# Warsaw and Poznań (Nov 2016)



## Don Fatale (Aug 31, 2009)

*Poland in November*

Warsaw: Straszny Dwor
Poznań: Le Nozze di Figaro

I've been to Poland before but never for opera. An enticing prospect encouraged me to make a trip, the classic Polish opera in Poland's foremost house with an acclaimed new production by David Pountney. I was further enticed by the chance to meet up again with our sospiro.

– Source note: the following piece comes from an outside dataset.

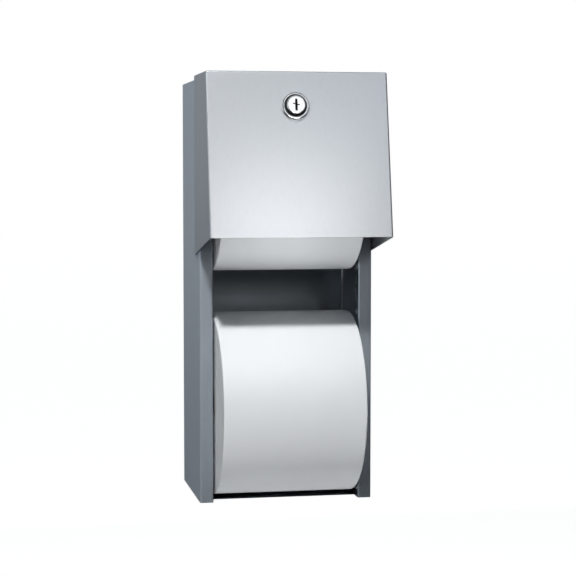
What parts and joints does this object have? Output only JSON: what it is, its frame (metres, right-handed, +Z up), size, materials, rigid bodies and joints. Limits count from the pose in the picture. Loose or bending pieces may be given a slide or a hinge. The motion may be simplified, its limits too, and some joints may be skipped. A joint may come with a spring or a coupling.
{
  "type": "double roll toilet paper dispenser",
  "caption": "Wall-mounted steel toilet paper dispenser with a locking hinged hood over a reserve roll, an open working roll below, and spindles in guide rails.",
  "frame": {"origin": "centre of the rectangle of four wall screw holes, on the wall plane", "axes": "+X to the viewer's right, +Y into the wall, +Z up; the front faces -Y"},
  "size_m": [0.1442, 0.178, 0.3466],
  "materials": {
    "satin_steel": "satin",
    "inner_steel": "satin",
    "lock_chrome": "polished",
    "lock_zinc": "satin",
    "wafer_brass": "satin",
    "stud_steel": "satin",
    "spring_steel": "satin",
    "bearing_nylon": "matte",
    "pawl_plastic": "matte",
    "spindle_plastic": "satin",
    "core_board": "matte",
    "tissue_paper": "matte"
  },
  "bodies": {
    "cabinet": {"cabinet_wrap": "satin_steel", "cabinet_top": "satin_steel", "cabinet_bottom": "satin_steel", "lock_strike": "inner_steel", "left_guide_rail": "inner_steel", "right_guide_rail": "inner_steel", "left_pawl_stud": "stud_steel", "right_pawl_stud": "stud_steel", "left_pawl_clip": "spring_steel", "right_pawl_clip": "spring_steel", "left_hinge_bush": "bearing_nylon", "right_hinge_bush": "bearing_nylon", "lower_spindle_tube": "spindle_plastic", "lower_spindle_ends": "spindle_plastic"},
    "door": {"door_hood": "satin_steel", "left_hinge_stud": "stud_steel", "right_hinge_stud": "stud_steel", "left_hinge_clip": "spring_steel", "right_hinge_clip": "spring_steel", "lock_housing": "lock_chrome", "lock_nut": "lock_zinc"},
    "lock_core": {"lock_plug": "lock_chrome", "lock_wafers": "wafer_brass", "lock_cam": "lock_zinc", "lock_cam_screw": "lock_zinc"},
    "lower_roll": {"lower_core": "core_board", "lower_paper": "tissue_paper"},
    "reserve_spindle": {"reserve_spindle_tube": "spindle_plastic", "reserve_spindle_ends": "spindle_plastic"},
    "reserve_roll": {"reserve_core": "core_board", "reserve_paper": "tissue_paper"},
    "left_pawl_arm": {"left_pawl": "pawl_plastic", "left_pawl_spring": "spring_steel"},
    "right_pawl_arm": {"right_pawl": "pawl_plastic", "right_pawl_spring": "spring_steel"}
  },
  "joints": [
    {"name": "door_hinge", "type": "hinge", "parent": "cabinet", "child": "door", "pos_m": [0, -0.0925, 0.0395], "axis": [1, 0, 0], "range_deg": [0, 60]},
    {"name": "lock_turn", "type": "hinge", "parent": "door", "child": "lock_core", "pos_m": [-0.0024, -0.15908, 0.148], "axis": [0, -0.983, 0.1835], "range_deg": [0, 90]},
    {"name": "lower_roll_spin", "type": "hinge", "parent": "cabinet", "child": "lower_roll", "pos_m": [0, -0.0775, -0.0935], "axis": [1, 0, 0], "continuous": true},
    {"name": "reserve_drop", "type": "slide", "parent": "cabinet", "child": "reserve_spindle", "axis": [0, 0, 1], "range_m": [-0.034, 0]},
    {"name": "reserve_roll_spin", "type": "hinge", "parent": "reserve_spindle", "child": "reserve_roll", "pos_m": [0, -0.0775, 0.0912], "axis": [1, 0, 0], "continuous": true},
    {"name": "left_pawl_turn", "type": "hinge", "parent": "cabinet", "child": "left_pawl_arm", "pos_m": [0, -0.0545, 0.0872], "axis": [1, 0, 0], "range_deg": [0, 90]},
    {"name": "right_pawl_turn", "type": "hinge", "parent": "cabinet", "child": "right_pawl_arm", "pos_m": [0, -0.0545, 0.0872], "axis": [1, 0, 0], "range_deg": [0, 90]}
  ],
  "couplings": [
    {"joint": "left_pawl_turn", "follows": "reserve_drop", "rad_per_m": -46.1},
    {"joint": "right_pawl_turn", "follows": "reserve_drop", "rad_per_m": -46.1}
  ]
}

A sunny but near freezing day greeted me at Warsaw Centralna station, which is in the shadow of the famous and rather grand communist skyscraper "Palace of Culture". A fifteen minutes stretch of the legs gets me to Sofitel located across the plaza from State Opera. For the price of a flea pit in London or Amsterdam you get 5 stars in Warsaw. I've been up since 2am so after a quick greeting with sospiro in the hotel lobby I was off to bed for an hour.

Along with almost everything else in Warsaw, The Polish National Opera was flattened in WWII, so this large house is post-war, although with traditional styling as seen in the pic.

*Strasnzy Dwor* (The Haunted Manor) by Stanislav Moniusko was the last opera performed at the old house and the first performed at the current one. It dates from 1865 and musically is in the tuneful French style of Auber and Offenbach. Despite its comedic content the Russian overlords of the day banned it after a few performances due to some underlying seditious themes, although it feels quite innocuous to the ill-informed like me.

Pountney's production which premiered last year, updating the action to the 1930's, is a delight. The haunted portraits on the walls of the manor literally brought to life. Lovely attention to detail. Credit is due to designer Lesley Travers. Sospiro and I were twittering with him after the show.

The high point of the opera, certainly in this production, is the big chorus and polonaise/ballet sequence in the finale, with all performers dressed in patriot red and white costumes. Midway through this sequence there's a rude interruption - a coup-de-theatre - the sound of a bomber overhead, the house lights are flickering, and then a huge shadow of the bomber passes over the stage as audience and performers look skywards just for a moment before the dancing soon resumes. Great symbolism by Pountney.

The following morning after visiting Warsaw's 'Stare Mesto', the flattened old town rebuilt in its exact form after the war, sospiro and I take breakfast. She heads to the matinee (different cast) while I take a train to Poznań, Poland's former capital situated on the Berlin line.

My hotel (Gaja) is ideally situated in walking distance between the railway and the opera. A charming place full of large original artworks, which unlike last night's opera were not haunted. Old world charm but all mod cons. I recommend it.

Sorry to report, the evening's *Le Nozze di Figaro* performance was provincial at its worst, rather dull with not a chuckle heard.

I have all of the following day to fill before my evening flight, but it's Monday which means museum closing day, as in most of continental Europe. I visit the old town square (one of Europe's prettiest), and with the sparce crowd of tourists witness the town hall's midday chimes featuring two goats coming out of their doors to butt head 12 times, just as they've been doing for almost 300 years. I have no idea why! A movie theatre helps fill the rest of my time (Arrival, with Polish subtitles). Poznań airport is a short local bus ride from the city and is a surprising pleasant terminal to linger with good value food and drink on offer.

Poland has an active operatic life, with theatres and companies in the major cities. I saw the two types of opera that you get in Poland and elsewhere, a) new productions of interesting and culturally important works, b) routine repertory performances of the opera mainstays. Polish people - even the children I saw at both performances - dress smartly, so tourists should try to look reasonably smart to fit in.

As with other central European countries, everything remains good value for a western wallet. Poland's cities have a modern infrastructure, are safe and easy to navigate. I hope to return, particularly for interesting operas and productions.


----------